Final Trial when Issues are Still Contested in a Divorce
If mediation was unsuccessful, you now must convince the court to decide your way on contested issues such as property division, child custody, child support, and visitation schedules.
The final hearing is attended by both parties. You must also bring any evidence and witnesses. Remember, the court will not consider evidence or witnesses that the other side did not receive advance notice of.
The judge will listen to both sides. Typically the petitioner goes first. The petitioner calls each witness and directly examines them. This consists of a series of questions. The other party, the respondent, gets to cross-examine each witness after the petitioner’s questions. When the petitioner is done the respondent gets to go through the same process.
When the respondent is done the parties give closing statements. The judge will consider all facts and evidence presented at the hearing. The judge may also consider the demeanor of the witnesses.

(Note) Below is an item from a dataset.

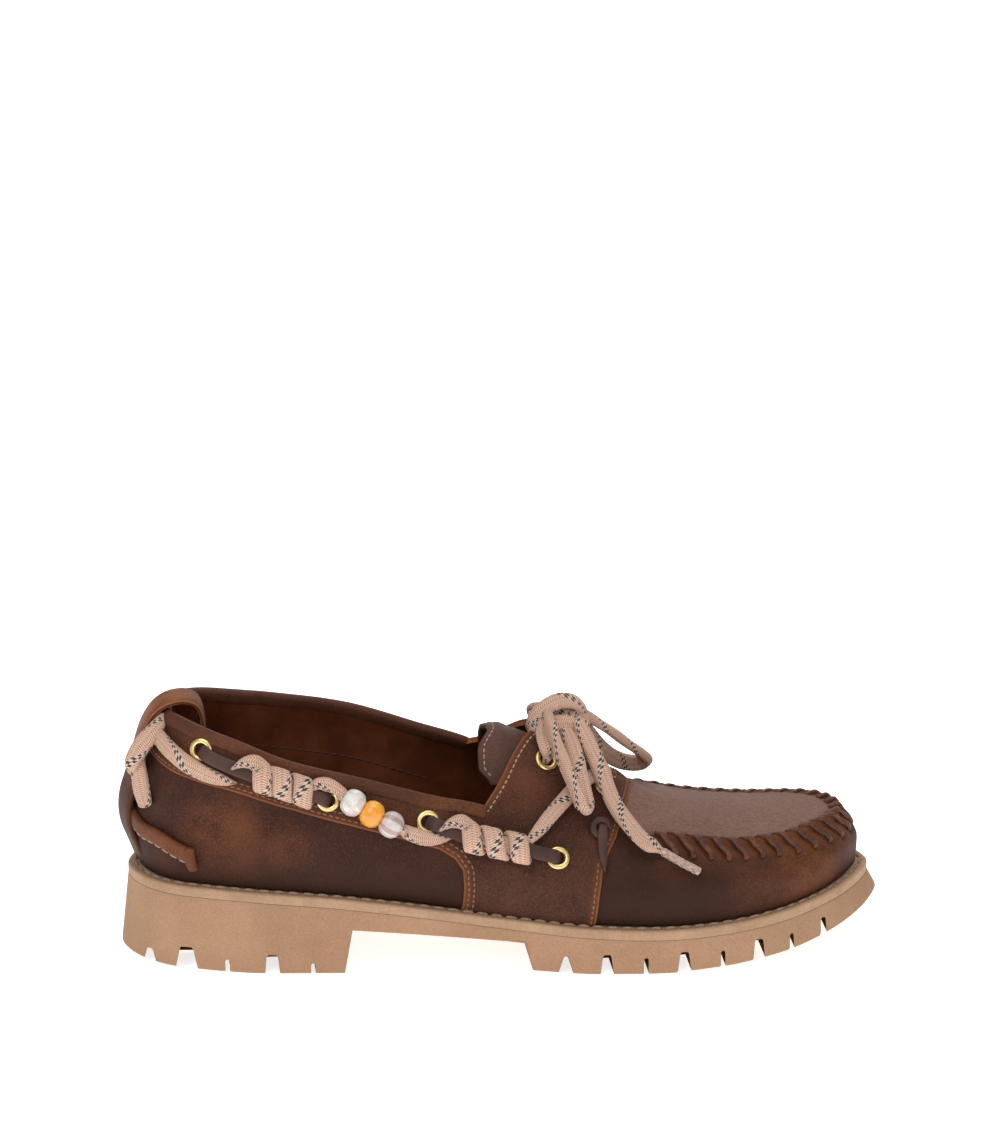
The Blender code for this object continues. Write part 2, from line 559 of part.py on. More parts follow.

Put simply, demeanor consists of facial expressions and mannerisms that may suggest honesty or dishonesty. Also, the judge may consider anything that has a direct impact on the issues at hand.
The judge will give a decision regarding property division, alimony, child support, custody, and visitation. The judge will then request one of the parties prepare and mail a proposed order. This order must be sent to and approved by the opposing party. The only grounds for non-approval would be if the proposed order does not match what the judge decided. If approved, the order is mailed to the judge, signed, and entered in the court records.
The judge’s judicial assistant will mail “conformed copies” to both parties. These copies serve as legally binding orders. When the final order is signed, you are legally single.